The District Attorney explained the law only as it related to the crimes that he charged. This first Grand Jury then indicted the defendant for each and every crime explained to them.
After the "July, 1974" Grand Jury heard evidence, the District Attorney stated: "With relation to the charge, the only charge for your consideration is Robbery in the First Degree". The District Attorney explained the law as it related to robbery, and this second Grand Jury indicted the defendant for that crime.
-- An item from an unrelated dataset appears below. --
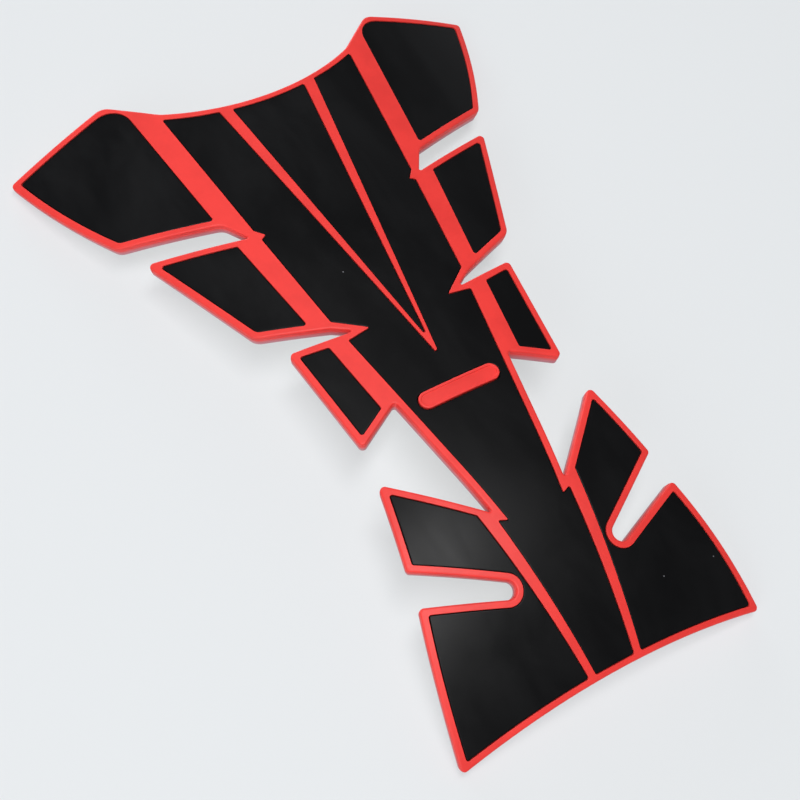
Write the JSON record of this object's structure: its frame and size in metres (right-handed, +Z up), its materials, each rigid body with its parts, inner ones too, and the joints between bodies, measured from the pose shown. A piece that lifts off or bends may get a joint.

Under these facts and circumstances, does the law deem that the robbery charge was dismissed by the first Grand Jury? This court thinks not. The record clearly indicates that the jurors never considered such a charge, and they, therefore, cannot be deemed to have made a factual determination that the evidence was insufficient to present it to the petit jury.
The court is constrained to note that it has painstakingly examined the minutes of both Grand Jury proceedings and has not found any suggestion of prosecutorial gymnastics, unfair dealing or practices, or subterfuge of any kind, and is fully convinced that good faith was exercised by the District Attorney to the extent that there was no attempt whatsoever to frustrate the purpose of the Grand Jury.
The second indictment does not charge "the defendant with an offense charged in the first indictment" and is, therefore, not a superseding indictment (CPL 200.80). The court notes that no party has moved for consolidation under CPL 200.20 (subd. 2), and that the court is powerless to order same without application by either side (CPL 200.20, subd. 4).
The instant motion is denied in all respects.